Зазвонил телефон. Помедлив, она все-таки сняла трубку.

– Да, Борис. Ну конечно, я благоразумна, – да, я знаю, тысячи людей умирают от инфарктов и от рака, – да, я помню статистику, Борис, да, – да, конечно, я знаю, это только так кажется, потому что здесь, наверху, нас так много, живем все вместе, мозолим друг другу глаза, – да, конечно, многие излечиваются, да, – новые лекарства, да, Борис, я буду благоразумна, обещаю, – нет, нет-нет, не надо приезжать, – да, и я тебя люблю, конечно, Борис…

Она положила трубку.

– Благоразумной, – прошептала она, глядя в зеркало, откуда на нее чужими глазами смотрело совсем чужое лицо, – благоразумной! – «Бог ты мой, – пронеслось в голове, – я и так слишком долго была благоразумной! А чего ради? Чтобы кончить двадцатым или тридцатым номером в седьмой палате, рядом с грузовым лифтом? Содержимым черного ящика, от одного вида которого всех жуть берет?

Она взглянула на часы. Уже почти девять. Впереди, всей бесконечностью тьмы, ждала бессонная ночь, ждала помесью страха и скуки – мерзкий гибрид, рожденный в санаторных стенах, – панического страха перед болезнью, скуки от неумолимого больничного распорядка, и само это невыносимое сочетание столь контрастных эмоций только сильнее угнетало душу чувством полнейшей беспомощности.
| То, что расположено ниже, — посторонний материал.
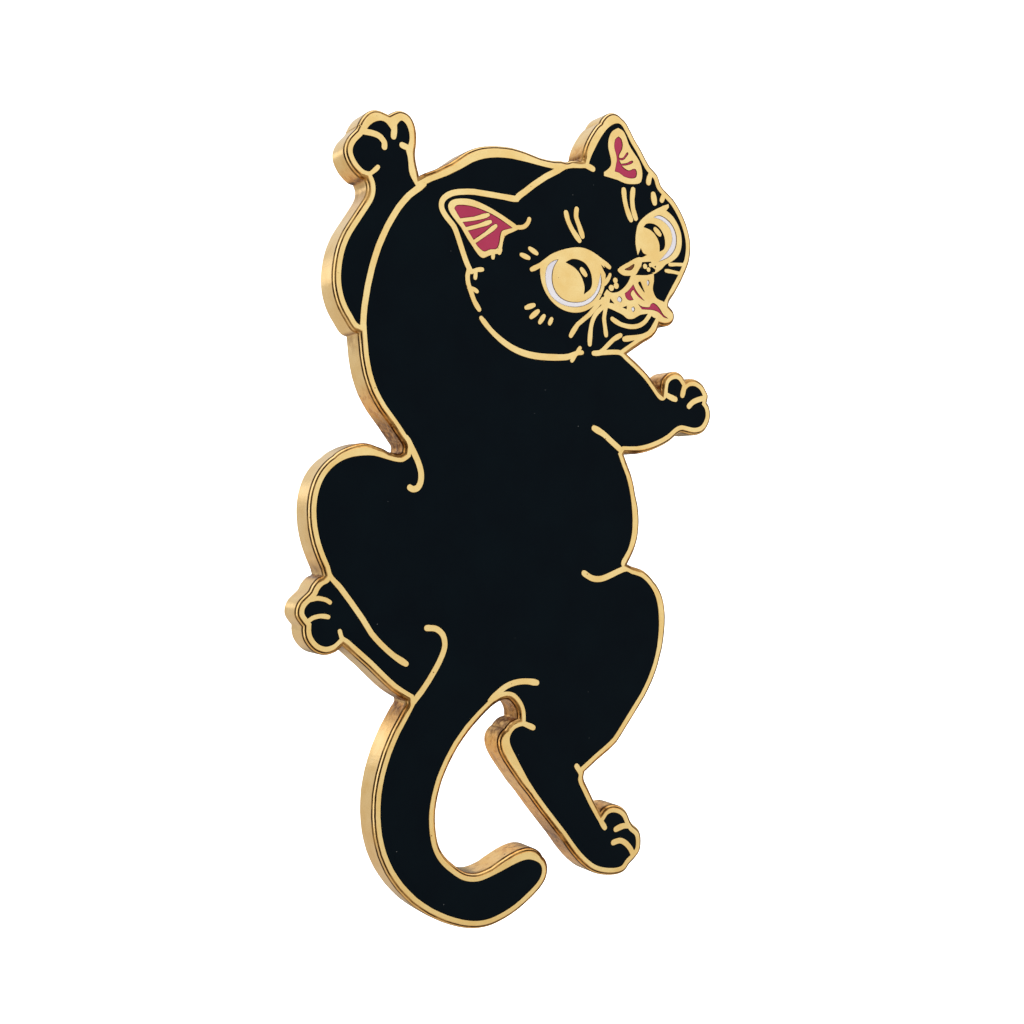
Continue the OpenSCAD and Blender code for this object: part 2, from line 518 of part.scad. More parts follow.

Лилиан встала. Что угодно, только не оставаться сейчас одной! Кто-то наверняка еще остается внизу – по крайней мере Хольман и его гость.

Внизу, в столовой, кроме Хольмана и Клерфэ, сидели еще трое латиноамериканцев – двое мужчин и довольно толстая низенькая женщина. Все трое были в черном, все трое молчали. Сидели в самом центре зала аккурат под люстрой, как три маленьких черных истукана.

– Прибыли прямо из Боготы, – пояснил Хольман. – Их телеграммой вызвали. Дочь вон того мужчины в роговых очках лежала при смерти. Но стоило им появиться, как девушке внезапно стало лучше. И теперь они не знают, как быть – лететь обратно или оставаться.